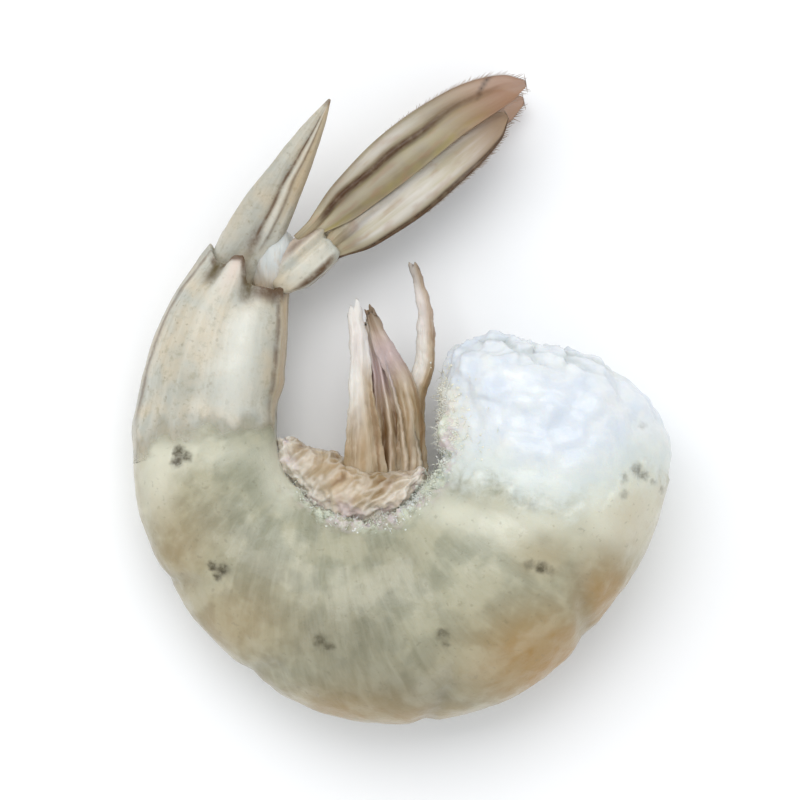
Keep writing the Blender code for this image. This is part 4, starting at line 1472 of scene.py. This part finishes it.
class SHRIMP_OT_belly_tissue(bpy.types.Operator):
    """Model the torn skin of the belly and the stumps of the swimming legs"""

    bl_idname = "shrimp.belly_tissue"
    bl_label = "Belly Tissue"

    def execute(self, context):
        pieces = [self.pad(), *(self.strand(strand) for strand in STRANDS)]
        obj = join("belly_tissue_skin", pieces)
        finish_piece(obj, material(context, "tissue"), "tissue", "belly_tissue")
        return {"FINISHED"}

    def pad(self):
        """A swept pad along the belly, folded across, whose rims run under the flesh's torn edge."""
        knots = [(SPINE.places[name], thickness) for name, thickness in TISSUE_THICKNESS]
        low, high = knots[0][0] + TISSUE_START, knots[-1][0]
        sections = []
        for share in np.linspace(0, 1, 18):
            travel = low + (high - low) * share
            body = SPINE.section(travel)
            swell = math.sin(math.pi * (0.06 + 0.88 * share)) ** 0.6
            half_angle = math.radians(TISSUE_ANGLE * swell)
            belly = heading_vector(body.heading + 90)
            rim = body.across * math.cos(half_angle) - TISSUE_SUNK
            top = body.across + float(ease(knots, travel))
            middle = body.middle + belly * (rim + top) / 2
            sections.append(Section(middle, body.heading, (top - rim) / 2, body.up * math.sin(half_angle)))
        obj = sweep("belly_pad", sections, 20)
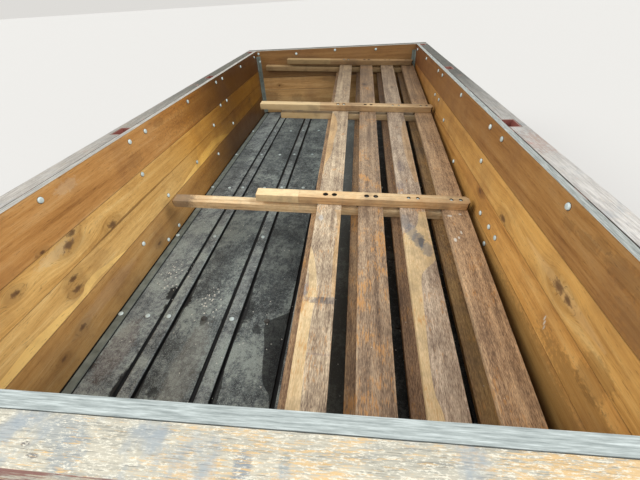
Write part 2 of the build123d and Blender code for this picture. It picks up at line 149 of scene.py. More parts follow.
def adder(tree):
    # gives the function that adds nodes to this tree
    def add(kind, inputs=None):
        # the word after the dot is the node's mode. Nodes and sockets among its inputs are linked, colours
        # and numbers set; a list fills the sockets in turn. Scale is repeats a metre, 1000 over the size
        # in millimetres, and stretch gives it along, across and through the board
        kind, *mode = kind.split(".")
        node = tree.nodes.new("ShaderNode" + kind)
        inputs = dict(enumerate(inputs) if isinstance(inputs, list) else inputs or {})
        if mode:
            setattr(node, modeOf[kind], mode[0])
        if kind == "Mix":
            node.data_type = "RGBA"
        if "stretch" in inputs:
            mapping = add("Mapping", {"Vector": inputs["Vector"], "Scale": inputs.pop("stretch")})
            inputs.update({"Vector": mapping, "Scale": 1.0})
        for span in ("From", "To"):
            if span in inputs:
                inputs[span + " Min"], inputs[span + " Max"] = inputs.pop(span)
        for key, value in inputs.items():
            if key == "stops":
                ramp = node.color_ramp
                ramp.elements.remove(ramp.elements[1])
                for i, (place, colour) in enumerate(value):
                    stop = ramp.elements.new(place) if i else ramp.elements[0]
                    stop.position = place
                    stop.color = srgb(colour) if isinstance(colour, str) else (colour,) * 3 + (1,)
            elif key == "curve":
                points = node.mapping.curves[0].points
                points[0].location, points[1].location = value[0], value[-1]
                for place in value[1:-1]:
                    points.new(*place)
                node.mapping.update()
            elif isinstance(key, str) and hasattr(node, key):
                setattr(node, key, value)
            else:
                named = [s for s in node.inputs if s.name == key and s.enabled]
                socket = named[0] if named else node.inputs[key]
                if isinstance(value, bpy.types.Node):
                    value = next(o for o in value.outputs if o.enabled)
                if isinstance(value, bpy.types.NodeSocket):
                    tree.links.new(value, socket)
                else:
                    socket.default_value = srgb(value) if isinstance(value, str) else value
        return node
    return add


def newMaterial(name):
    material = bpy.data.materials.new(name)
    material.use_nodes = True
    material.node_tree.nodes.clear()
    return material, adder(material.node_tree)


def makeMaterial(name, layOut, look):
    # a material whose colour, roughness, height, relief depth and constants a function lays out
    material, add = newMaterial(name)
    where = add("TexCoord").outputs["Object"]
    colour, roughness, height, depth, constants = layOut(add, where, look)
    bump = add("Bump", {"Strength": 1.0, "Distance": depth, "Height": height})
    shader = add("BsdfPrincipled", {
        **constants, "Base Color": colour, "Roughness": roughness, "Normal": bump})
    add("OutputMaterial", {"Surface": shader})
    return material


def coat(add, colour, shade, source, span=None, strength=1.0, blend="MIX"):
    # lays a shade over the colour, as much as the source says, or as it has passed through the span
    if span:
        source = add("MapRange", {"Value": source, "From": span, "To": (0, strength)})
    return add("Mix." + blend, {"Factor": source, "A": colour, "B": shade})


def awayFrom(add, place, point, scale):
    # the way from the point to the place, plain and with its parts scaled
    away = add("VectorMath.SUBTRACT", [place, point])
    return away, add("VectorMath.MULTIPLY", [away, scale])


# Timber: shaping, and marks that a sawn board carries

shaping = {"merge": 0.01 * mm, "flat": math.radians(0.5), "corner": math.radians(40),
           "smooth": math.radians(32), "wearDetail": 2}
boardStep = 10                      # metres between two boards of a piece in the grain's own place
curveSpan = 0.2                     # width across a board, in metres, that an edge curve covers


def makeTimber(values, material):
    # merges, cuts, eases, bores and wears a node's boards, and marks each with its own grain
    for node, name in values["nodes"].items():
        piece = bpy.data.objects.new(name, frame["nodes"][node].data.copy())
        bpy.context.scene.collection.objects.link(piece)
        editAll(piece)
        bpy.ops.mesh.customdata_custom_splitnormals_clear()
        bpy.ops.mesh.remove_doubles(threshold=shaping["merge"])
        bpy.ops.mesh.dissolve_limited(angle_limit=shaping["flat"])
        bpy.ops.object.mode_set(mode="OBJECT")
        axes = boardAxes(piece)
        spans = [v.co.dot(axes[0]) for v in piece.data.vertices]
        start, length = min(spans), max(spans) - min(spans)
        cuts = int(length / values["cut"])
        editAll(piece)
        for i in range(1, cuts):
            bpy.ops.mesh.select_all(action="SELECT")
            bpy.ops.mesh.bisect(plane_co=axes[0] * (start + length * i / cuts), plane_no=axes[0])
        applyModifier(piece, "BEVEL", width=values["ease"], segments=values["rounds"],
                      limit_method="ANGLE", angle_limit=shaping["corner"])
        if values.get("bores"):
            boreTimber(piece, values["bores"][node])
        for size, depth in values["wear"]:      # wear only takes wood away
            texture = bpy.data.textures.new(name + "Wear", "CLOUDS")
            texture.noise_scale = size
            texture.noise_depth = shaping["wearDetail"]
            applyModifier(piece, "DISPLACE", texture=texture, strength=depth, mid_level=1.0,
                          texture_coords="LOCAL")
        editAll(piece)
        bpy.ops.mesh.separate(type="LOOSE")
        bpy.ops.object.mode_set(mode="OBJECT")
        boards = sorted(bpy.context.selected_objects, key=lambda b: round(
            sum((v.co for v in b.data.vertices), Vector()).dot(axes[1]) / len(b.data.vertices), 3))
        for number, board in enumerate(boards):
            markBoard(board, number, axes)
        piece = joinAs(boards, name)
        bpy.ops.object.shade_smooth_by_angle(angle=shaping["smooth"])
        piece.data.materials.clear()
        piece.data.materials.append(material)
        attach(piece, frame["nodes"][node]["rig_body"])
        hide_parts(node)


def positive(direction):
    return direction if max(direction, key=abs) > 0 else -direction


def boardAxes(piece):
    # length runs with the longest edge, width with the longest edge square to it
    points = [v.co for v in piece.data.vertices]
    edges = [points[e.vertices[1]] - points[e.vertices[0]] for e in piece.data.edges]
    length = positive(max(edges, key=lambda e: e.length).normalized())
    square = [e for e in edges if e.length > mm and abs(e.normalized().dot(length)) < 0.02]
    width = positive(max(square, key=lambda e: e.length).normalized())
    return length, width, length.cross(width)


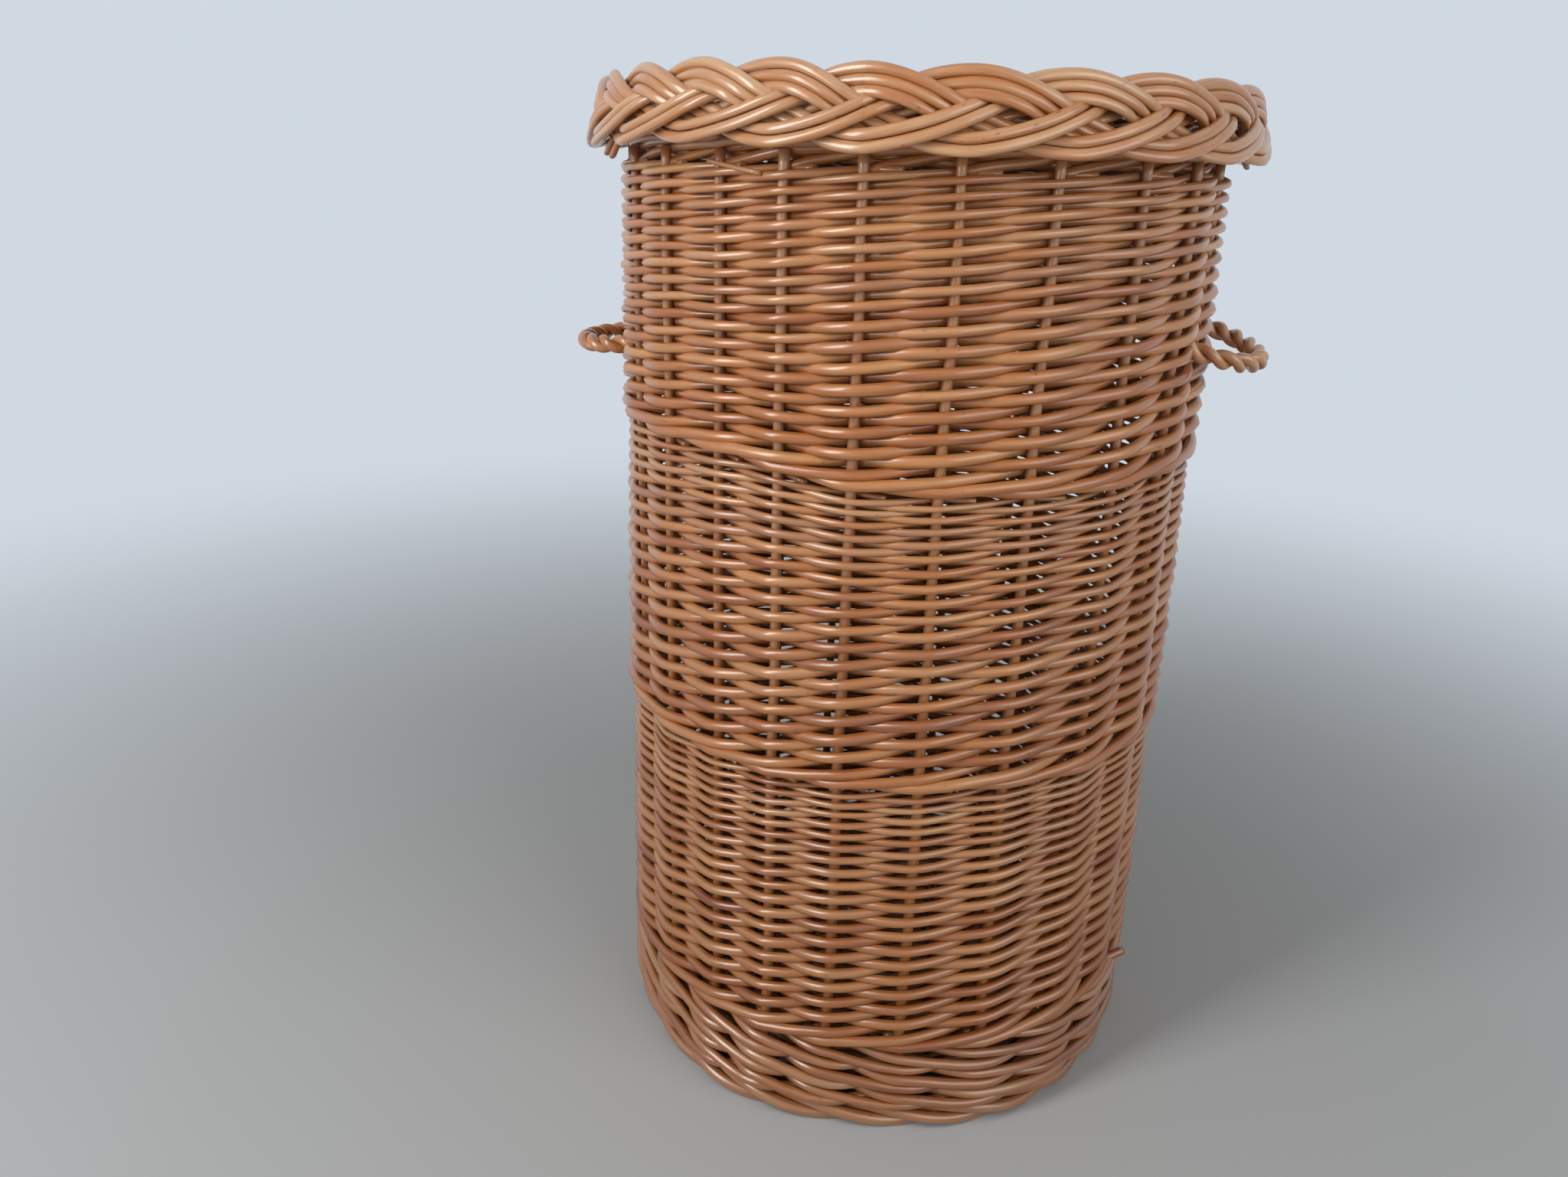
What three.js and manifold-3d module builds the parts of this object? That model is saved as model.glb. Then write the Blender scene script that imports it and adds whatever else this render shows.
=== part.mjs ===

Stated goal: Repeat the material above in full, exactly as it stands.

Result for this task:
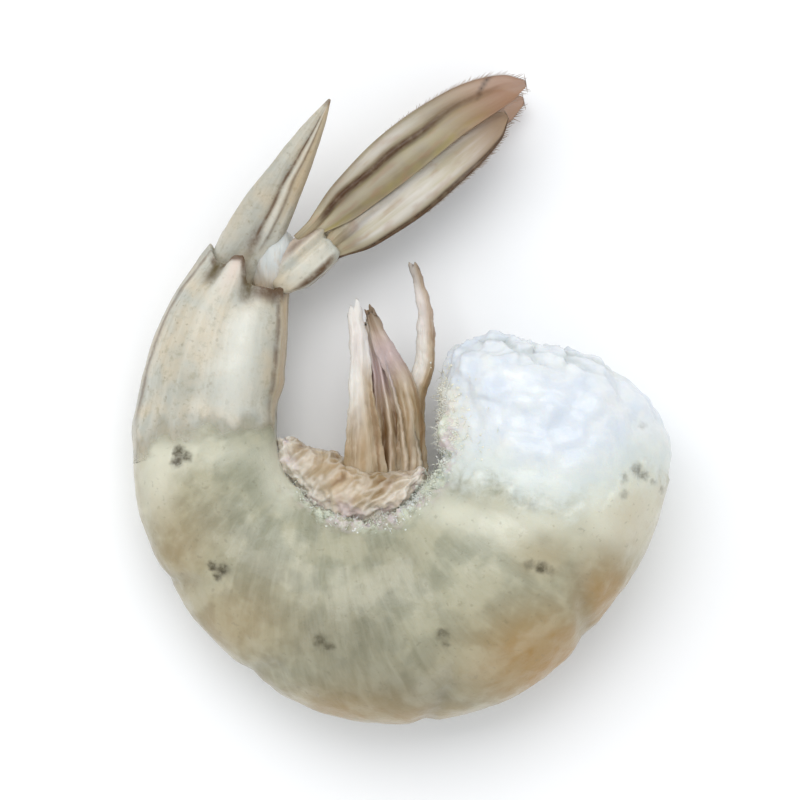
Keep writing the Blender code for this image. This is part 4, starting at line 1472 of scene.py. This part finishes it.
class SHRIMP_OT_belly_tissue(bpy.types.Operator):
    """Model the torn skin of the belly and the stumps of the swimming legs"""

    bl_idname = "shrimp.belly_tissue"
    bl_label = "Belly Tissue"

    def execute(self, context):
        pieces = [self.pad(), *(self.strand(strand) for strand in STRANDS)]
        obj = join("belly_tissue_skin", pieces)
        finish_piece(obj, material(context, "tissue"), "tissue", "belly_tissue")
        return {"FINISHED"}

    def pad(self):
        """A swept pad along the belly, folded across, whose rims run under the flesh's torn edge."""
        knots = [(SPINE.places[name], thickness) for name, thickness in TISSUE_THICKNESS]
        low, high = knots[0][0] + TISSUE_START, knots[-1][0]
        sections = []
        for share in np.linspace(0, 1, 18):
            travel = low + (high - low) * share
            body = SPINE.section(travel)
            swell = math.sin(math.pi * (0.06 + 0.88 * share)) ** 0.6
            half_angle = math.radians(TISSUE_ANGLE * swell)
            belly = heading_vector(body.heading + 90)
            rim = body.across * math.cos(half_angle) - TISSUE_SUNK
            top = body.across + float(ease(knots, travel))
            middle = body.middle + belly * (rim + top) / 2
            sections.append(Section(middle, body.heading, (top - rim) / 2, body.up * math.sin(half_angle)))
        obj = sweep("belly_pad", sections, 20)
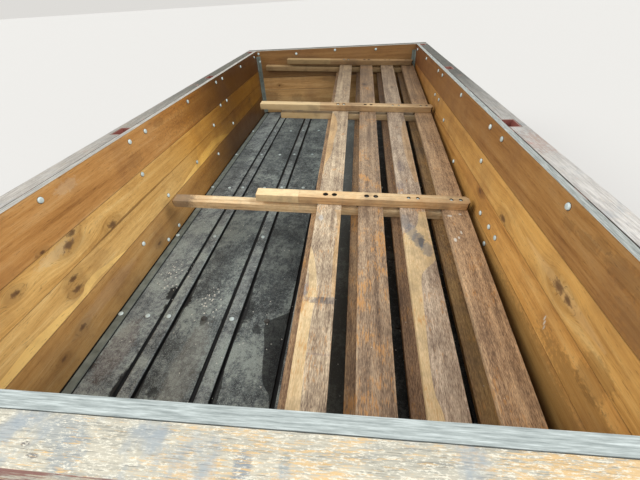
Write part 2 of the build123d and Blender code for this picture. It picks up at line 149 of scene.py. More parts follow.
def adder(tree):
    # gives the function that adds nodes to this tree
    def add(kind, inputs=None):
        # the word after the dot is the node's mode. Nodes and sockets among its inputs are linked, colours
        # and numbers set; a list fills the sockets in turn. Scale is repeats a metre, 1000 over the size
        # in millimetres, and stretch gives it along, across and through the board
        kind, *mode = kind.split(".")
        node = tree.nodes.new("ShaderNode" + kind)
        inputs = dict(enumerate(inputs) if isinstance(inputs, list) else inputs or {})
        if mode:
            setattr(node, modeOf[kind], mode[0])
        if kind == "Mix":
            node.data_type = "RGBA"
        if "stretch" in inputs:
            mapping = add("Mapping", {"Vector": inputs["Vector"], "Scale": inputs.pop("stretch")})
            inputs.update({"Vector": mapping, "Scale": 1.0})
        for span in ("From", "To"):
            if span in inputs:
                inputs[span + " Min"], inputs[span + " Max"] = inputs.pop(span)
        for key, value in inputs.items():
            if key == "stops":
                ramp = node.color_ramp
                ramp.elements.remove(ramp.elements[1])
                for i, (place, colour) in enumerate(value):
                    stop = ramp.elements.new(place) if i else ramp.elements[0]
                    stop.position = place
                    stop.color = srgb(colour) if isinstance(colour, str) else (colour,) * 3 + (1,)
            elif key == "curve":
                points = node.mapping.curves[0].points
                points[0].location, points[1].location = value[0], value[-1]
                for place in value[1:-1]:
                    points.new(*place)
                node.mapping.update()
            elif isinstance(key, str) and hasattr(node, key):
                setattr(node, key, value)
            else:
                named = [s for s in node.inputs if s.name == key and s.enabled]
                socket = named[0] if named else node.inputs[key]
                if isinstance(value, bpy.types.Node):
                    value = next(o for o in value.outputs if o.enabled)
                if isinstance(value, bpy.types.NodeSocket):
                    tree.links.new(value, socket)
                else:
                    socket.default_value = srgb(value) if isinstance(value, str) else value
        return node
    return add


def newMaterial(name):
    material = bpy.data.materials.new(name)
    material.use_nodes = True
    material.node_tree.nodes.clear()
    return material, adder(material.node_tree)


def makeMaterial(name, layOut, look):
    # a material whose colour, roughness, height, relief depth and constants a function lays out
    material, add = newMaterial(name)
    where = add("TexCoord").outputs["Object"]
    colour, roughness, height, depth, constants = layOut(add, where, look)
    bump = add("Bump", {"Strength": 1.0, "Distance": depth, "Height": height})
    shader = add("BsdfPrincipled", {
        **constants, "Base Color": colour, "Roughness": roughness, "Normal": bump})
    add("OutputMaterial", {"Surface": shader})
    return material


def coat(add, colour, shade, source, span=None, strength=1.0, blend="MIX"):
    # lays a shade over the colour, as much as the source says, or as it has passed through the span
    if span:
        source = add("MapRange", {"Value": source, "From": span, "To": (0, strength)})
    return add("Mix." + blend, {"Factor": source, "A": colour, "B": shade})


def awayFrom(add, place, point, scale):
    # the way from the point to the place, plain and with its parts scaled
    away = add("VectorMath.SUBTRACT", [place, point])
    return away, add("VectorMath.MULTIPLY", [away, scale])


# Timber: shaping, and marks that a sawn board carries

shaping = {"merge": 0.01 * mm, "flat": math.radians(0.5), "corner": math.radians(40),
           "smooth": math.radians(32), "wearDetail": 2}
boardStep = 10                      # metres between two boards of a piece in the grain's own place
curveSpan = 0.2                     # width across a board, in metres, that an edge curve covers


def makeTimber(values, material):
    # merges, cuts, eases, bores and wears a node's boards, and marks each with its own grain
    for node, name in values["nodes"].items():
        piece = bpy.data.objects.new(name, frame["nodes"][node].data.copy())
        bpy.context.scene.collection.objects.link(piece)
        editAll(piece)
        bpy.ops.mesh.customdata_custom_splitnormals_clear()
        bpy.ops.mesh.remove_doubles(threshold=shaping["merge"])
        bpy.ops.mesh.dissolve_limited(angle_limit=shaping["flat"])
        bpy.ops.object.mode_set(mode="OBJECT")
        axes = boardAxes(piece)
        spans = [v.co.dot(axes[0]) for v in piece.data.vertices]
        start, length = min(spans), max(spans) - min(spans)
        cuts = int(length / values["cut"])
        editAll(piece)
        for i in range(1, cuts):
            bpy.ops.mesh.select_all(action="SELECT")
            bpy.ops.mesh.bisect(plane_co=axes[0] * (start + length * i / cuts), plane_no=axes[0])
        applyModifier(piece, "BEVEL", width=values["ease"], segments=values["rounds"],
                      limit_method="ANGLE", angle_limit=shaping["corner"])
        if values.get("bores"):
            boreTimber(piece, values["bores"][node])
        for size, depth in values["wear"]:      # wear only takes wood away
            texture = bpy.data.textures.new(name + "Wear", "CLOUDS")
            texture.noise_scale = size
            texture.noise_depth = shaping["wearDetail"]
            applyModifier(piece, "DISPLACE", texture=texture, strength=depth, mid_level=1.0,
                          texture_coords="LOCAL")
        editAll(piece)
        bpy.ops.mesh.separate(type="LOOSE")
        bpy.ops.object.mode_set(mode="OBJECT")
        boards = sorted(bpy.context.selected_objects, key=lambda b: round(
            sum((v.co for v in b.data.vertices), Vector()).dot(axes[1]) / len(b.data.vertices), 3))
        for number, board in enumerate(boards):
            markBoard(board, number, axes)
        piece = joinAs(boards, name)
        bpy.ops.object.shade_smooth_by_angle(angle=shaping["smooth"])
        piece.data.materials.clear()
        piece.data.materials.append(material)
        attach(piece, frame["nodes"][node]["rig_body"])
        hide_parts(node)


def positive(direction):
    return direction if max(direction, key=abs) > 0 else -direction


def boardAxes(piece):
    # length runs with the longest edge, width with the longest edge square to it
    points = [v.co for v in piece.data.vertices]
    edges = [points[e.vertices[1]] - points[e.vertices[0]] for e in piece.data.edges]
    length = positive(max(edges, key=lambda e: e.length).normalized())
    square = [e for e in edges if e.length > mm and abs(e.normalized().dot(length)) < 0.02]
    width = positive(max(square, key=lambda e: e.length).normalized())
    return length, width, length.cross(width)


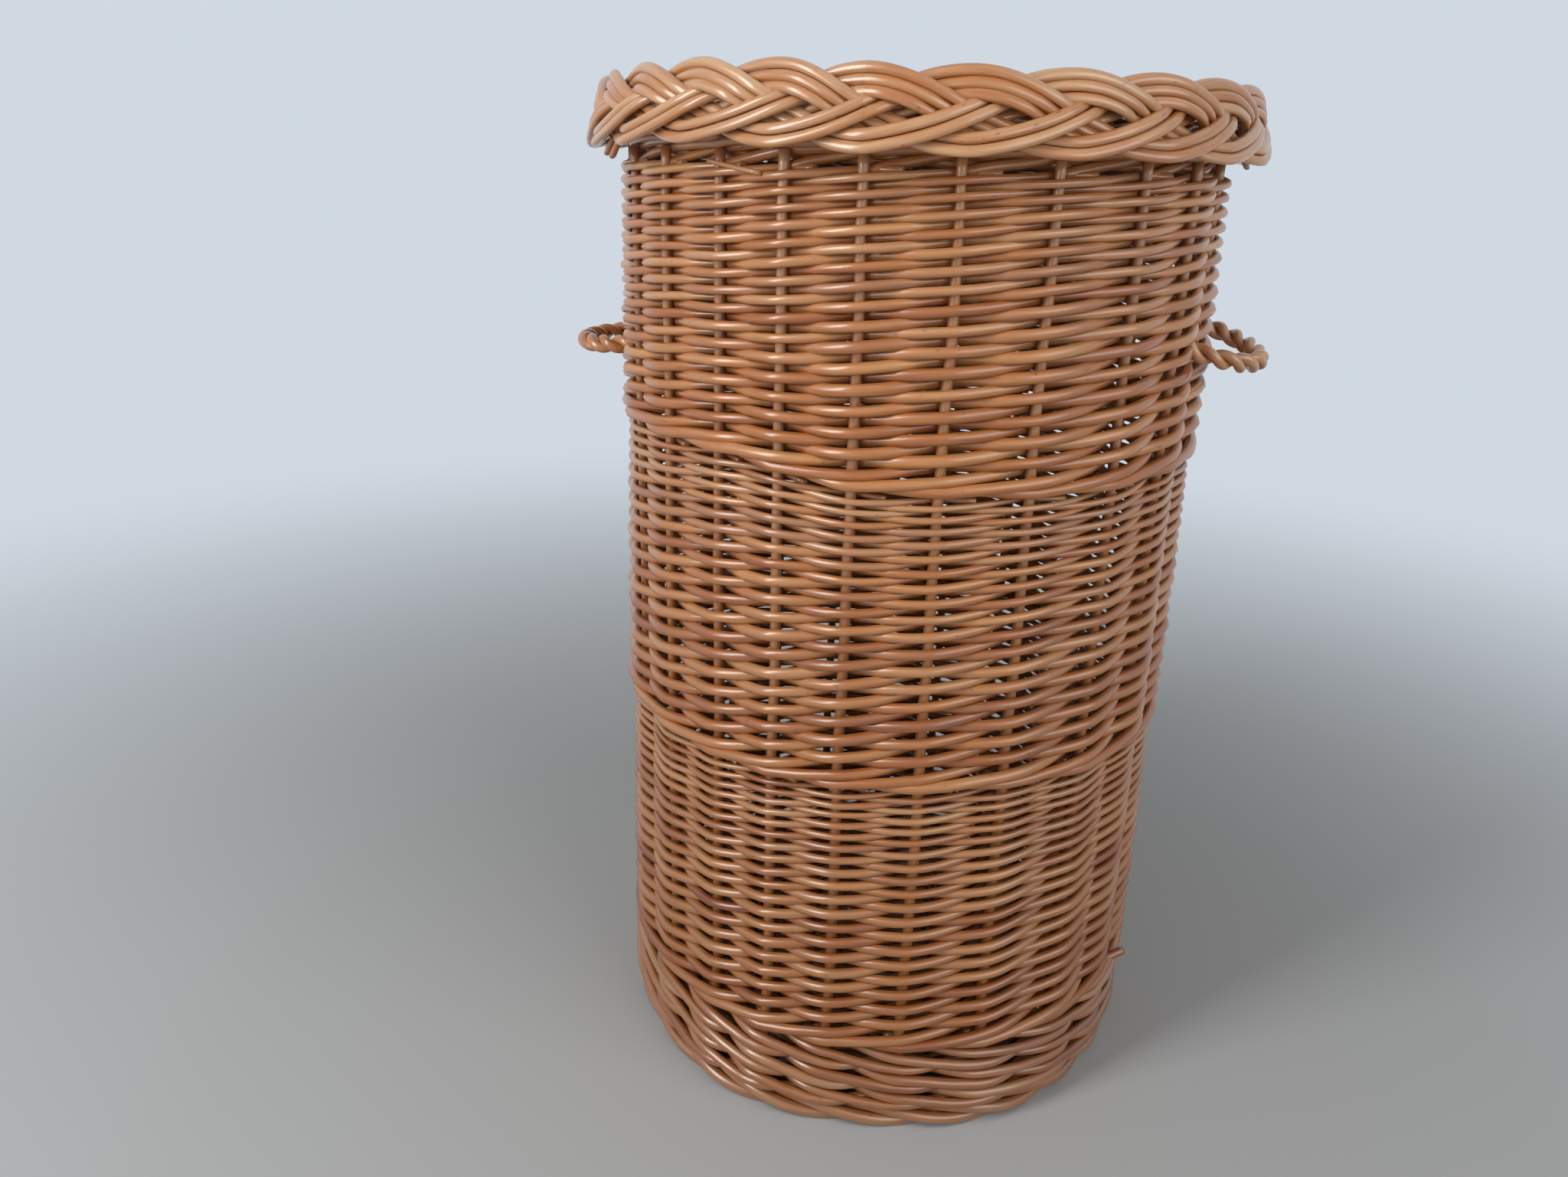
What three.js and manifold-3d module builds the parts of this object? That model is saved as model.glb. Then write the Blender scene script that imports it and adds whatever else this render shows.
=== part.mjs ===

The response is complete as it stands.